MATERIAL PROVIDED
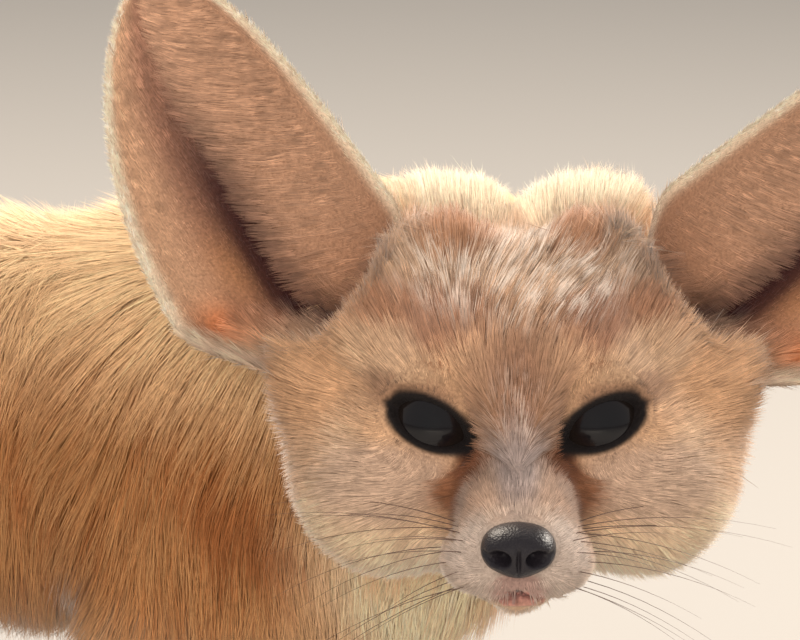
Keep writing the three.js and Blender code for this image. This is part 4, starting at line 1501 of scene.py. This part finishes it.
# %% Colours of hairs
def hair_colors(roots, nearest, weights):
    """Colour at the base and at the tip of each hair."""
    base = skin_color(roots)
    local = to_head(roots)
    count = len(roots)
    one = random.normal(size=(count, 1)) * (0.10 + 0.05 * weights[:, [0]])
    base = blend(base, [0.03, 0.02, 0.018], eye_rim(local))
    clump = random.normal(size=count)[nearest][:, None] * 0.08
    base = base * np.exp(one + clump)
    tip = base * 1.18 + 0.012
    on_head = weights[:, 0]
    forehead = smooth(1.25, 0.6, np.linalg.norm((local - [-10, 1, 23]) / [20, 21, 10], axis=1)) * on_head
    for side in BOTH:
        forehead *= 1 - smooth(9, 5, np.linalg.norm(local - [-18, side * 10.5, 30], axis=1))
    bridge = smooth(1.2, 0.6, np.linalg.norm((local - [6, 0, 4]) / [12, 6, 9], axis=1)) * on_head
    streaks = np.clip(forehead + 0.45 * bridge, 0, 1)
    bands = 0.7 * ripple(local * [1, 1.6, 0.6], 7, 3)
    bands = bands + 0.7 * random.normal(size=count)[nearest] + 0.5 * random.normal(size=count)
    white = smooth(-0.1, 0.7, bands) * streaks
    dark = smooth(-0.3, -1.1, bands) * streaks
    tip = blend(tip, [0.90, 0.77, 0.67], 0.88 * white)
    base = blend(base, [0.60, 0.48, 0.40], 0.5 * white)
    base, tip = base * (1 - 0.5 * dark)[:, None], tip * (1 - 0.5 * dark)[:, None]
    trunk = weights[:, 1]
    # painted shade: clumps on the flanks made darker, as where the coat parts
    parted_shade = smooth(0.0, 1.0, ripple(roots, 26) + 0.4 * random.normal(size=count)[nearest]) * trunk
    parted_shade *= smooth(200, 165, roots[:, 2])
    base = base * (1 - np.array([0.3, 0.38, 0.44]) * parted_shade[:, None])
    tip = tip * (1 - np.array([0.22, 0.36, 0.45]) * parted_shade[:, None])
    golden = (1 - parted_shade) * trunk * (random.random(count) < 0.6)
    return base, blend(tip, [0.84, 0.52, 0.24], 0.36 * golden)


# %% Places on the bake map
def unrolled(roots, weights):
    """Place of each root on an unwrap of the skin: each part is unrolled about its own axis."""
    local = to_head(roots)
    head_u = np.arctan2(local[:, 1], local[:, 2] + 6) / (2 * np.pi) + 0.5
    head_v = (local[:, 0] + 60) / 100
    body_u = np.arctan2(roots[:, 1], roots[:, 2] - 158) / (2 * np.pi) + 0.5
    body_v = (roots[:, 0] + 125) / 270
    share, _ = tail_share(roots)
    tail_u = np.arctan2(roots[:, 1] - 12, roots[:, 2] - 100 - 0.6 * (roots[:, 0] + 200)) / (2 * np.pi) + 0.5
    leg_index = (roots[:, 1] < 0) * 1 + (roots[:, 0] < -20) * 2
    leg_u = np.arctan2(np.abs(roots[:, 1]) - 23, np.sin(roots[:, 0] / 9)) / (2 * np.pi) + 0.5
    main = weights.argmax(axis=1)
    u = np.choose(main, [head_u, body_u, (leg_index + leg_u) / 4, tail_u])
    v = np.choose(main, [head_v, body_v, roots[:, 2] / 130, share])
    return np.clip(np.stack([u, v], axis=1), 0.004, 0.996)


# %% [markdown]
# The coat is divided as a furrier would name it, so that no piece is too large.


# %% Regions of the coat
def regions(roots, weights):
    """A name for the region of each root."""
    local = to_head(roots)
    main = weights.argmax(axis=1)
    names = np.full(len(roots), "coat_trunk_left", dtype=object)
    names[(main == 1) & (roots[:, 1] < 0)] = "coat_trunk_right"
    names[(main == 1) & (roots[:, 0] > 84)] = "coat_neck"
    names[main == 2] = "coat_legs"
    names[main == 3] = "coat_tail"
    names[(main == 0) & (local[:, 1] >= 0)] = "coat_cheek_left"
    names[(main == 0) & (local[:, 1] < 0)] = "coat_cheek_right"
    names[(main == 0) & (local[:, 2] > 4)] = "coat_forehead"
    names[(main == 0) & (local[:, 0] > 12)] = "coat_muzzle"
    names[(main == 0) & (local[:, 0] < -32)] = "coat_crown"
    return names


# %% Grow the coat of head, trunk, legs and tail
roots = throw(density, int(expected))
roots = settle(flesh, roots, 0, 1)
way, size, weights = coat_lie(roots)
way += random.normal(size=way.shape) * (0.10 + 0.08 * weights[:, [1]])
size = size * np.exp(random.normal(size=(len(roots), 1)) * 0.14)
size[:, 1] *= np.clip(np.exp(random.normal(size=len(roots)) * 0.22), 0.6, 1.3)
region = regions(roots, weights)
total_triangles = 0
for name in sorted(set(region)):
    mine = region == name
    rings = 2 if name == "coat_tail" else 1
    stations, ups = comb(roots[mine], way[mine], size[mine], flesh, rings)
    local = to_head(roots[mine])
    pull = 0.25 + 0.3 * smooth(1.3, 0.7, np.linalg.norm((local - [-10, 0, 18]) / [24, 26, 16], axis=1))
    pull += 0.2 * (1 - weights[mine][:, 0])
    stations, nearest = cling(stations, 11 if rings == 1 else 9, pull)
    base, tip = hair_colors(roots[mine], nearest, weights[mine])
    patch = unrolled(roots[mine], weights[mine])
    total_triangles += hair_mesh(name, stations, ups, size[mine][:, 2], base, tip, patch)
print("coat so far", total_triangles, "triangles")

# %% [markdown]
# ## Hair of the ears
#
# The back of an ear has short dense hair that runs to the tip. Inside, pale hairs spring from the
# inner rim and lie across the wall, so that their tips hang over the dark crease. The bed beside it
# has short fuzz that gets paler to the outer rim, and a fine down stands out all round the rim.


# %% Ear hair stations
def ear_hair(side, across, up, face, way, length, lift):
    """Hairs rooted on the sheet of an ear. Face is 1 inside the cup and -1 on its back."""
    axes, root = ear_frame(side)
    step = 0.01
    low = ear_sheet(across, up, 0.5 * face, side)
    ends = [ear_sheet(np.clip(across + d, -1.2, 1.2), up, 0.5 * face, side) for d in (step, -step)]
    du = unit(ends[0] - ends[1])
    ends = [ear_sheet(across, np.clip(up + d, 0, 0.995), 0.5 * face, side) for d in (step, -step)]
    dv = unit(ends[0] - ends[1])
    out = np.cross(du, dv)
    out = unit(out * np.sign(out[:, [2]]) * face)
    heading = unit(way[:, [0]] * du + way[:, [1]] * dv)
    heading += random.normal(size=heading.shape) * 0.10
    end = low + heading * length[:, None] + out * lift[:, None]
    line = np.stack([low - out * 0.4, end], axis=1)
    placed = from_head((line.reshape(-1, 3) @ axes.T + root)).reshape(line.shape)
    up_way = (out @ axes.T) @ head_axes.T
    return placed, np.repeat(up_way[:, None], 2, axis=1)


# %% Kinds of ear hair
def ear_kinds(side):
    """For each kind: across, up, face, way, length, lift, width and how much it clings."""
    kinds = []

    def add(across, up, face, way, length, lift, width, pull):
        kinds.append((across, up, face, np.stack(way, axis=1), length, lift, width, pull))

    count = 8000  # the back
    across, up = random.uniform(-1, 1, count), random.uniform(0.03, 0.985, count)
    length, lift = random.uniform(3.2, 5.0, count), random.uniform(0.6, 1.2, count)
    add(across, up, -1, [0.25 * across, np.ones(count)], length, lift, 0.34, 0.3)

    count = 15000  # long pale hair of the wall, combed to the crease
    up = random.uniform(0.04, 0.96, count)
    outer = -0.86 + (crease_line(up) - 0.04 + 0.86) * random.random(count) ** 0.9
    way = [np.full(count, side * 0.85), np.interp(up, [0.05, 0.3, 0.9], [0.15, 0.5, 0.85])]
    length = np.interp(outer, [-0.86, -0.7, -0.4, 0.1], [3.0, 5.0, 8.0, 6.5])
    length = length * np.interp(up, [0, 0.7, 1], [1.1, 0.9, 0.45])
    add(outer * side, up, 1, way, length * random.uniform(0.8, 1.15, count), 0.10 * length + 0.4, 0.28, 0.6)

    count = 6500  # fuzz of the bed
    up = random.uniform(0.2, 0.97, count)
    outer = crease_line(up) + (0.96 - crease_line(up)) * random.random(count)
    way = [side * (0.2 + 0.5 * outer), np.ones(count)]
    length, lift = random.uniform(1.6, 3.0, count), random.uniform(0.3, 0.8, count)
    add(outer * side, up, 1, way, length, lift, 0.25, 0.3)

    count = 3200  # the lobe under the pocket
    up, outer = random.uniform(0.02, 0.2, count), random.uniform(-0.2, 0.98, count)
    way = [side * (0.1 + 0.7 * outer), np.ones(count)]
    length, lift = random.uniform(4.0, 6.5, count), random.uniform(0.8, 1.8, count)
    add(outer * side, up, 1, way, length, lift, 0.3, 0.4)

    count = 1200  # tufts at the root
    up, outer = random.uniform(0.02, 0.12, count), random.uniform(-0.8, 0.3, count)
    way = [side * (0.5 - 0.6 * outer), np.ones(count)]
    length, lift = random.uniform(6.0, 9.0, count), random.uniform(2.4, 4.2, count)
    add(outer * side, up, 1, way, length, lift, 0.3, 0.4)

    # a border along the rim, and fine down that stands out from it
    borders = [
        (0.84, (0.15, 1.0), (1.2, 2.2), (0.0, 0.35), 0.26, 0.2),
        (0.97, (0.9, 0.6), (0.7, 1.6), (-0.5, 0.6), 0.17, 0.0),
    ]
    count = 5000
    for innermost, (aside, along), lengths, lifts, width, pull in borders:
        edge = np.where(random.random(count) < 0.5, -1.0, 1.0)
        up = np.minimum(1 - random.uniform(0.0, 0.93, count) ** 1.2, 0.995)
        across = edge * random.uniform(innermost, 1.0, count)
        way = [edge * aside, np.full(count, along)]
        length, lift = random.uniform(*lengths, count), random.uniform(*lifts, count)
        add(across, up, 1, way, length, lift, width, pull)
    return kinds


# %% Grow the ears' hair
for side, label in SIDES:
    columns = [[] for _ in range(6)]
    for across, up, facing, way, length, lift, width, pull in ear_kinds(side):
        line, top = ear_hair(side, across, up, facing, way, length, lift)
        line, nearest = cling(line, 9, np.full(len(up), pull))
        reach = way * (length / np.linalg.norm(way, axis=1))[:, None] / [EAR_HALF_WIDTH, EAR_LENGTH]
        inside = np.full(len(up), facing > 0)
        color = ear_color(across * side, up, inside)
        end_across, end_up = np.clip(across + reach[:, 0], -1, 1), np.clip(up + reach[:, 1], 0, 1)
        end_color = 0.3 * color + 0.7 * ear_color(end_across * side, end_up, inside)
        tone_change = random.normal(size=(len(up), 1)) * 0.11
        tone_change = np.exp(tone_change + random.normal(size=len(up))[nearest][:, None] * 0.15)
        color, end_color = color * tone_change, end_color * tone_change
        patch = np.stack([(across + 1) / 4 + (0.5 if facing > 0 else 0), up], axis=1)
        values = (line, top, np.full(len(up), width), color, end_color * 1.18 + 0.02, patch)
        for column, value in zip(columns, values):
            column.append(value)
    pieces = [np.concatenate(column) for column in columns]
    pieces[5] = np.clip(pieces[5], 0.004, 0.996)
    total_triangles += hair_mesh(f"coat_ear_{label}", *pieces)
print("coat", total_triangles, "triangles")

REQUIRED TASK
Starting at the first line of the material above, reproduce each line exactly up to and including the line with "return base, blend(tip, [0.84, 0.52, 0.24], 0.36".

PROBLEM SOLUTION
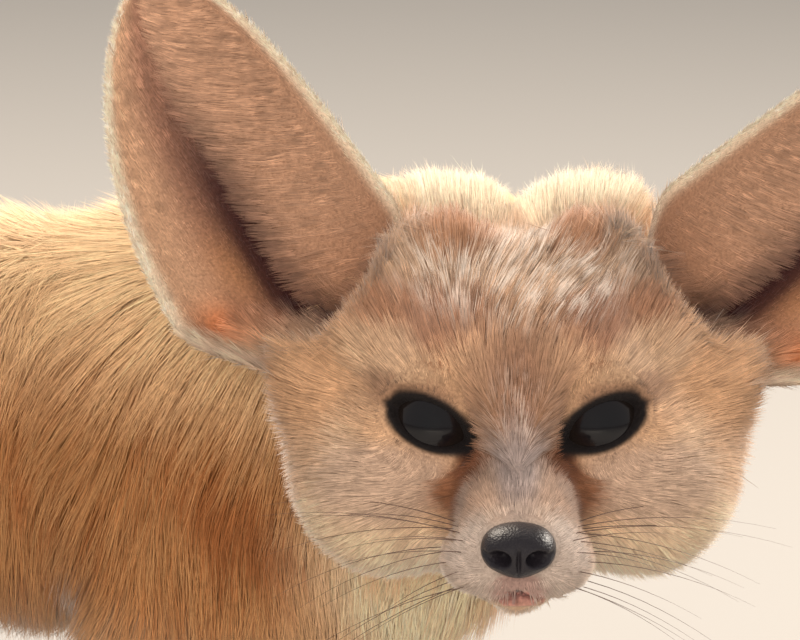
Keep writing the three.js and Blender code for this image. This is part 4, starting at line 1501 of scene.py. This part finishes it.
# %% Colours of hairs
def hair_colors(roots, nearest, weights):
    """Colour at the base and at the tip of each hair."""
    base = skin_color(roots)
    local = to_head(roots)
    count = len(roots)
    one = random.normal(size=(count, 1)) * (0.10 + 0.05 * weights[:, [0]])
    base = blend(base, [0.03, 0.02, 0.018], eye_rim(local))
    clump = random.normal(size=count)[nearest][:, None] * 0.08
    base = base * np.exp(one + clump)
    tip = base * 1.18 + 0.012
    on_head = weights[:, 0]
    forehead = smooth(1.25, 0.6, np.linalg.norm((local - [-10, 1, 23]) / [20, 21, 10], axis=1)) * on_head
    for side in BOTH:
        forehead *= 1 - smooth(9, 5, np.linalg.norm(local - [-18, side * 10.5, 30], axis=1))
    bridge = smooth(1.2, 0.6, np.linalg.norm((local - [6, 0, 4]) / [12, 6, 9], axis=1)) * on_head
    streaks = np.clip(forehead + 0.45 * bridge, 0, 1)
    bands = 0.7 * ripple(local * [1, 1.6, 0.6], 7, 3)
    bands = bands + 0.7 * random.normal(size=count)[nearest] + 0.5 * random.normal(size=count)
    white = smooth(-0.1, 0.7, bands) * streaks
    dark = smooth(-0.3, -1.1, bands) * streaks
    tip = blend(tip, [0.90, 0.77, 0.67], 0.88 * white)
    base = blend(base, [0.60, 0.48, 0.40], 0.5 * white)
    base, tip = base * (1 - 0.5 * dark)[:, None], tip * (1 - 0.5 * dark)[:, None]
    trunk = weights[:, 1]
    # painted shade: clumps on the flanks made darker, as where the coat parts
    parted_shade = smooth(0.0, 1.0, ripple(roots, 26) + 0.4 * random.normal(size=count)[nearest]) * trunk
    parted_shade *= smooth(200, 165, roots[:, 2])
    base = base * (1 - np.array([0.3, 0.38, 0.44]) * parted_shade[:, None])
    tip = tip * (1 - np.array([0.22, 0.36, 0.45]) * parted_shade[:, None])
    golden = (1 - parted_shade) * trunk * (random.random(count) < 0.6)
    return base, blend(tip, [0.84, 0.52, 0.24], 0.36 * golden)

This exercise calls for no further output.